Had the Church gone full-bore, it could have required that one come in the same fashion as a layman. But to be accepted into the Church with a short period until one's reordination is not something the Church is required to do. We can never make demands of the Church, nor ultimatums. If we claim her to be the true Church, then we know that ultimatums will not avail. Therefore, those who make ultimatums of the Church must not recognize the position and nature of the Church. The Church does not need us. It is we who need the Church. It is I who need the Church. It is you who needs the Church. The Church will go on without us, for the Church needs nothing which we can give.
Let us keep that in mind.
You are correct that those who seek acceptance to the Church are
not in any position to make demands or ultimatums of her. I've never claimed otherwise.
What do you mean by validity?
A sacrament is valid if the grace of the sacrament is conferred along with the sacramental act, and holy orders are valid so long as the grace of the sacrament of ordination is conferred and retained.
If I were to attempt to celebrate the Eucharist, for example, my celebration would
not be valid (and therefore would
not produce the true Body and Blood of Christ) because I have never received a valid ordination (and therefore have never received the authority to celebrate the Eucharist that comes with the sacramental grace of ordination).
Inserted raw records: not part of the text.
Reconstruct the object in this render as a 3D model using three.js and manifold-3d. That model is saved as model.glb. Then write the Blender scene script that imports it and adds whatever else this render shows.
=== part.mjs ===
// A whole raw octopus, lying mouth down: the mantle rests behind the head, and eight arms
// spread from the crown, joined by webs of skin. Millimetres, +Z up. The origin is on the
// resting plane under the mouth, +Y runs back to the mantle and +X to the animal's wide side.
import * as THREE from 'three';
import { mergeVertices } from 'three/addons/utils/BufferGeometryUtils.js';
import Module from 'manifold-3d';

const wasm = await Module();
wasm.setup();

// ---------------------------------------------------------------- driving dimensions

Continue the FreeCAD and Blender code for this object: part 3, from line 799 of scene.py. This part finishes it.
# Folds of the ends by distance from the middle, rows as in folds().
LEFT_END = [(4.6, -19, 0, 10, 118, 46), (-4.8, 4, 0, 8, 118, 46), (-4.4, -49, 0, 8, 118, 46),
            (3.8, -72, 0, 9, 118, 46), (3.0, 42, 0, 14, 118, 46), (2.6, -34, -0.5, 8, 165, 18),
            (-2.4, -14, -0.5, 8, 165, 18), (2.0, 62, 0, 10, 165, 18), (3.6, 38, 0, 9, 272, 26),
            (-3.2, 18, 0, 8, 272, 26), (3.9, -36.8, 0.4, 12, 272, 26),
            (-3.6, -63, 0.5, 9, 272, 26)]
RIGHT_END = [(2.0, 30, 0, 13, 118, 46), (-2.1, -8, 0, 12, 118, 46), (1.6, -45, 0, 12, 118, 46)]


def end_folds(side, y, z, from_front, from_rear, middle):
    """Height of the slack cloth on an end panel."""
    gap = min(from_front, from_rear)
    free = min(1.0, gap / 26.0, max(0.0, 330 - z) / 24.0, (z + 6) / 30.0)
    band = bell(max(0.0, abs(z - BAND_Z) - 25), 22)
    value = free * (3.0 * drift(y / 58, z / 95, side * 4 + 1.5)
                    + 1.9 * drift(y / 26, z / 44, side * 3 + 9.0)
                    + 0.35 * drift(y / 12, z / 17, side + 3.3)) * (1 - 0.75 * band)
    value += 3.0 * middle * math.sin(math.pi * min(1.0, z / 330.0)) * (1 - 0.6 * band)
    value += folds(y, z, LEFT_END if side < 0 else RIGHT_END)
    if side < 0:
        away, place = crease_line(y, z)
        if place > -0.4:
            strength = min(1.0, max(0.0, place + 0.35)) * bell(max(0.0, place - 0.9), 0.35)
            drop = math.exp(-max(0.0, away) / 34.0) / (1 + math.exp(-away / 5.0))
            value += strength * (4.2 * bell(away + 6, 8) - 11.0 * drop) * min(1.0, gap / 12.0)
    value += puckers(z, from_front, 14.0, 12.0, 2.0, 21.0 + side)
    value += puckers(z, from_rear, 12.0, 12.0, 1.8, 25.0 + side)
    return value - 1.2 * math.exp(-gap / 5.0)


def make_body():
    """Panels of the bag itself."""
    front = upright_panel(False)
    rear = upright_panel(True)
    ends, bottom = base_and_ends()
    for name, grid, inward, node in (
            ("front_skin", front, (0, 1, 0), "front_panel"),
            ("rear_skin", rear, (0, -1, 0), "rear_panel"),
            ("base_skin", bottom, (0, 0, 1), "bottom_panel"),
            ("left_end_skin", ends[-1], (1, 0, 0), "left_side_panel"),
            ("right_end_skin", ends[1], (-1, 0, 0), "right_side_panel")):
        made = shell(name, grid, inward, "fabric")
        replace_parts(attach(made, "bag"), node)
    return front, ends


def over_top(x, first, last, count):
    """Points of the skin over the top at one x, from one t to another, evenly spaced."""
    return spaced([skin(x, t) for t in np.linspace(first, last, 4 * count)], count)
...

It perhaps bears repeating here that the validity of a sacrament and the authority to administer it would
NOT be original to an errant church. They are original to the one true Church. An errant church might be thought of as having a sort of “ectopic” and dependent relation to the Church proper, but it would not be
utterly cut off, so that its sacraments would not confer the grace that they signify (provided that they meet the conditions I outlined above).
This is how Rome views the Orthodox Church, basically.